|A convent door in Bolivia. Granted, the|
DCs aren't nuns and their houses
are not called "convents" but still.
(That to be explained in another post.)
Which frustrates me because I won't deny that, despite my excitement, I am.
I'm walking into pre-postulancy with a LOT of excitement but also a slightly nervous wreck.
And just yesterday, I did something I very rarely do - I missed an appointment with someone because I slept in. I'm very German in the fact that I hate being late to anything and the fact that I had to postpone an appointment, even though it was only postponed for a few hours and the person I was meeting had no problem doing that...it drove me up the wall. I know part of it was my nerves, wondering about Monday, the day I will move into my new house in Macon.

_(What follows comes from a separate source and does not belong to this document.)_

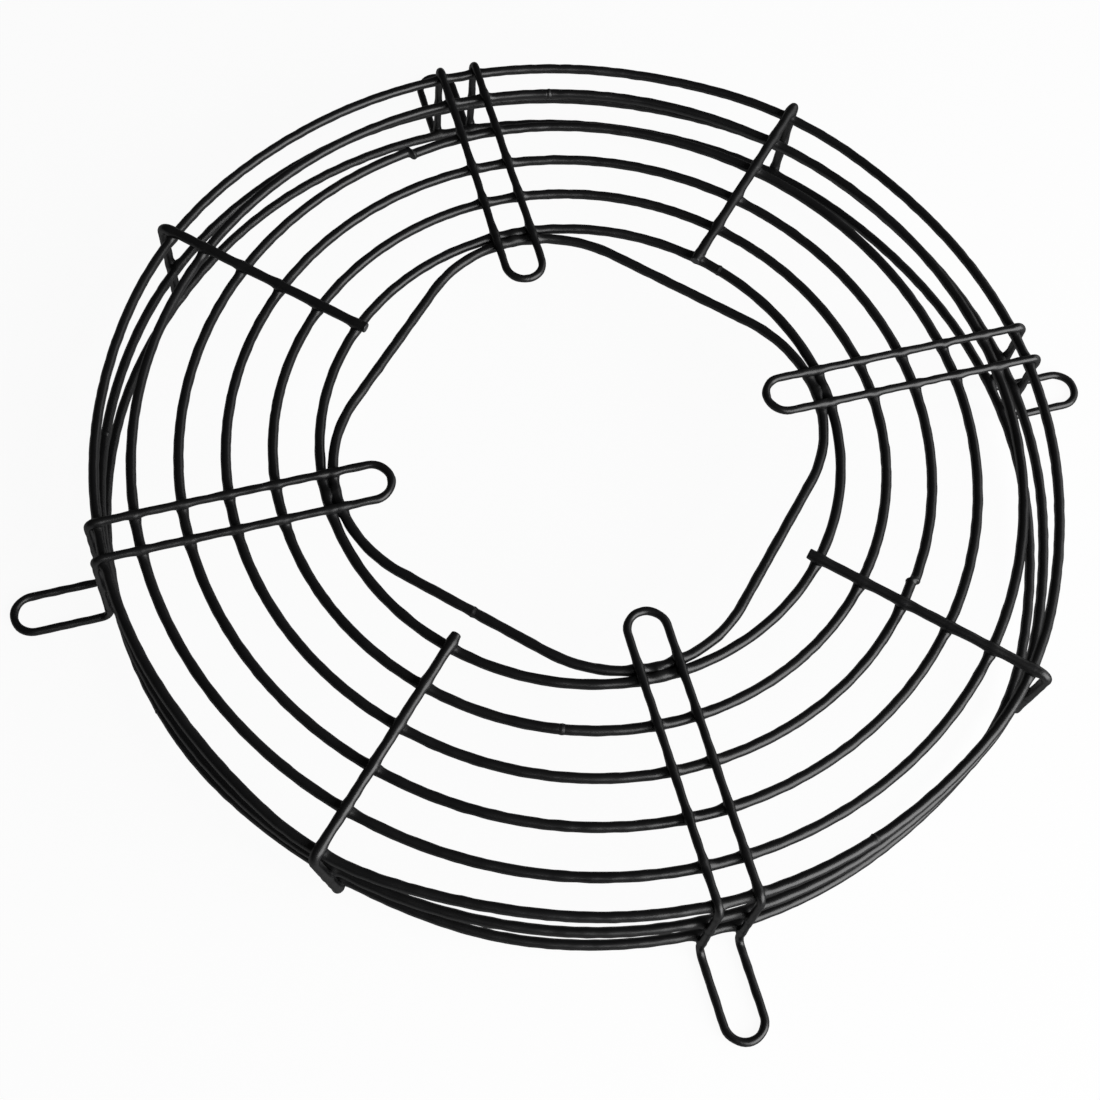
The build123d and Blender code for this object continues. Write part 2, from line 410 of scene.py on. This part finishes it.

A blog post by a Salesian Sister comforted me a bit, although I had heard the same thing from Sr. Denise and various other Sisters. She wrote about a Sister entering in 1873 and how she was nervous entering. The Sister added "And again, those of you worried about entering - her heart was pounding, the doors to the convent opened, and she was nervous - and it's OKAY!"
Breathe in, breathe out.
And truthfully, I don't even know why I'm nervous. I know the Sisters I'll live with are great. I know the house is great. The community around us is great. I know we have the amazing advantage of going to Mass every day. But I still have butterflies still flying around in my stomach.
I wasn't going to post that I was nervous. After all, it is a very private thing...or at least for me, it is. And even embarrassing. I have no problem showing my excitement and joy in finding my vocation. But something "bad" like nerves? Nuh-uh. But that blog post by the Salesian Sister inspired me to say something. Why? Because I don't want anyone else reading this, who may be discerning or who may be entering a religious community soon, to think that it's not normal to be nervous - every Sister I've come in counter with has told me that. Or to think I must be some saint because I'm not nervous at all. Neither one of those is true.
So I swallowed my pride and posted this. Because while this blog is a way for me to keep in contact with friends and family while I'm now a pre-postulant living states away from home, more than anything, I want to reach out for those discerning. Why? Not because I want them to be Daughters of Charity (although that would be pretty cool) But because truth is, there's not much out there for us discerners. Sure, there's much more out there than when I was initially discerning - things like the VISION magazine and blogs by religious (like Sister Denise's) - but it's still hard to find others that are discerning. You may feel lonely. Or weird. Or confused. I write, bearing my soul, to let others know that they're not alone...and that, while you're radically breaking against everything society is telling you to do just by thinking about religious life, you're still normal.
And apparently, it's normal to be nervous too. So, I take a deep breath and continue on with a smile on my face, knowing that despite the nervousness, I'll be okay.